Intertwined with Juan's journey are the details of Pedro Páramo's life, as is that of Susana San Juan, the woman he desires but can never possess. It is Susana's story that took Sacabo by the throat.
"Susana ... is a woman forced to take refuge in madness as a means of protecting her inner world from the ravages of the forces around her: a cruel and tyrannical patriarchy, a church that offers no redemption, the senseless violence of revolution, and death itself," Sacabo says. "These photographs are my attempt to depict this world as seen through the eyes of its tragic heroine. It is my homage ... to all Susana San Juans everywhere who will not be possessed."

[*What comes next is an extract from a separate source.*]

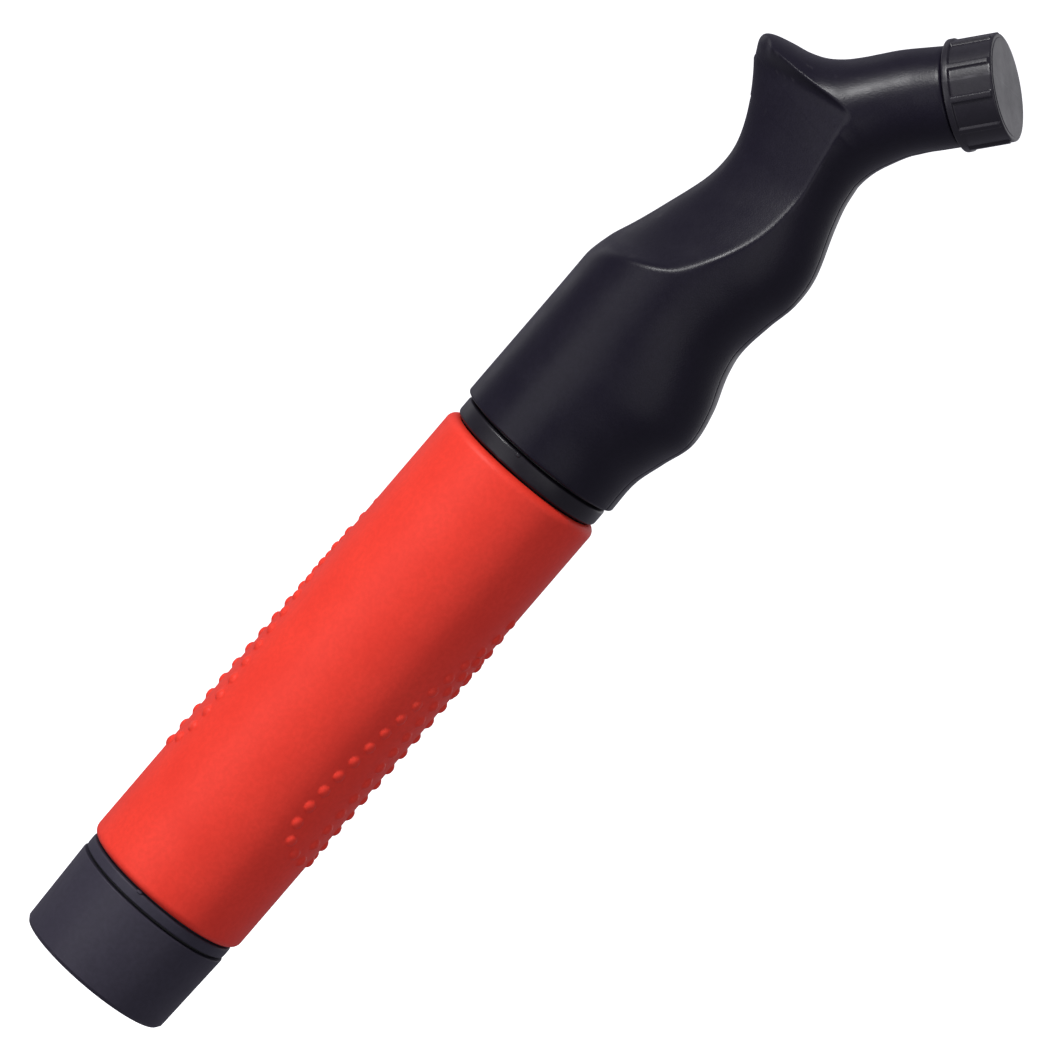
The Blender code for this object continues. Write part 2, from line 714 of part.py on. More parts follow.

Interestingly, Sacabo did not start out creating works specifically for Pedro Páramo. Like Rulfo (also an accomplished photographer), she found herself lured to Mexico's lost villages. Driven by an idea for a project that was ill defined but percolating, she and a friend traveled to the Mexican village Guerrero Viejo. She'd heard of its breathtaking ambience, and when she arrived, she was not disappointed. She began taking pictures of its sad beauty, for what, she wasn't sure. When her friend told her mother of her excursion with Sacabo, "her mother said, 'It sounds like you're doing Pedro Páramo.'" That prompted Sacabo to read the book, and as that ever-present luck, kismet, or destiny would have it, the book gave direction to her project. In the process, she was able to pay tribute to a woman with whom she felt a strong kinship.
"I could have been Susana San Juan had I been born 50 years earlier," Sacabo says. She imagines San Juan as the "madwoman in the attic," an unfulfilled artist perhaps, who sought refuge in her madness when there was no other reality available to her. But Susana San Juan is not powerless. Thanks to Rulfo, she transcended the page to possess Sacabo. Or perhaps it's more appropriate to say that Susana allowed Sacabo to possess her for a time, to create her arresting photographs and give form to Susana San Juan's strong spirit. Whatever the case, it's clear that the union between the two women was not luck, but destiny.